Garza’s father died of a heroin overdose when his son was about 14. He dropped out of high school in his sophomore year and had trouble maintaining steady jobs, though he had worked as a telemarketer, a busboy and most recently before the slaying as a short-order cook at a Texas Roadhouse restaurant, though he had left that job, too.
That night, Riojas was on patrol looking for car burglars and thieves who had plagued the area. Sgt. Javier Salazar, who was a narcotics detective at the time, remembers seeing Riojas as he loaded equipment into his patrol car that night to prepare for his shift.
“I looked over and saw him, and he just gave me the biggest smile and waved back,” Salazar said last week. “He was just always so happy to see you, so friendly to everyone.”
Garza would later tell police that Riojas stopped him and asked for his name. Knowing he had warrants and would be taken to jail, he gave him a fake name and ran off.
Riojas chased and caught him.
A witness to the struggle told police that the men were on their knees, with Riojas behind Garza. Garza gained control of the gun and held it over his right shoulder. A shot went off. The witness saw the officer drop to the concrete. It was a story Garza corroborated in one version of events he gave police.
Riojas died at 12:07 a.m. that night at University Hospital, with his wife at his side. Police arrested Garza 26 hours later.

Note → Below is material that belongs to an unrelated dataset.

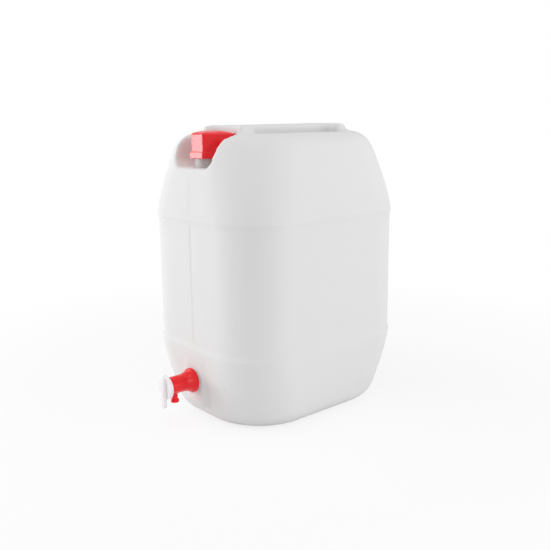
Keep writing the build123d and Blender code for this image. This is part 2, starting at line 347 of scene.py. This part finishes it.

“When this guy appeared to have taken advantage of him, it scared the heck out of everybody — if it happened to him, it could happen to any one of us,” Cantu recalled of the effect Riojas’ death had on the department.
“My take is that Rocky took it easy on him. … He pulled the gun on him thinking this guy was just going to give up. But this guy grabbed it and things went downhill from there, when Rocky could have very well just beat this guy.”
The trial
It took jurors less than an hour to convict Garza of capital murder and less than three to sentence him to death.
According to trial testimony, he had run to the nearby apartment of a friend, bleeding from the face and with abrasions on his neck. He said he had gotten into a fight, and he begged for a ride home.
The friend testified that after she read a newspaper account the next morning about Riojas’ slaying, she called police.
The boyfriend of Garza’s sister testified at his trial that about an hour after the shooting, Garza tried to sell him Riojas’ gun for $100 and an amplifier.
In one statement to police, Garza admitted pulling the trigger. But in a second statement, he said the gun fired accidentally. At trial, he claimed he acted in self-defense against an overly aggressive cop.
On death row, Garza was asked by a WOAI-TV reporter last week if he had anything to say to the slain officer’s family.
“No, I don’t. I mean, what can I say? What am I supposed to say? You know? I mean …” he said before his words trailed off and he let out a heavy sigh.
To this day, members of SAPD SWAT team wear a green-and-black patch on their bulletproof vests bearing the numbers of Riojas’ retired badge: 1168.
“What people don’t get is that we move on, we go on with our careers, but Rocky’s family suffers every single day,” Cantu said. “His wife didn’t remarry. She still, every day, has to deal with that — fatherless, raising two children. Daily, they miss him. And I think people take that for granted.”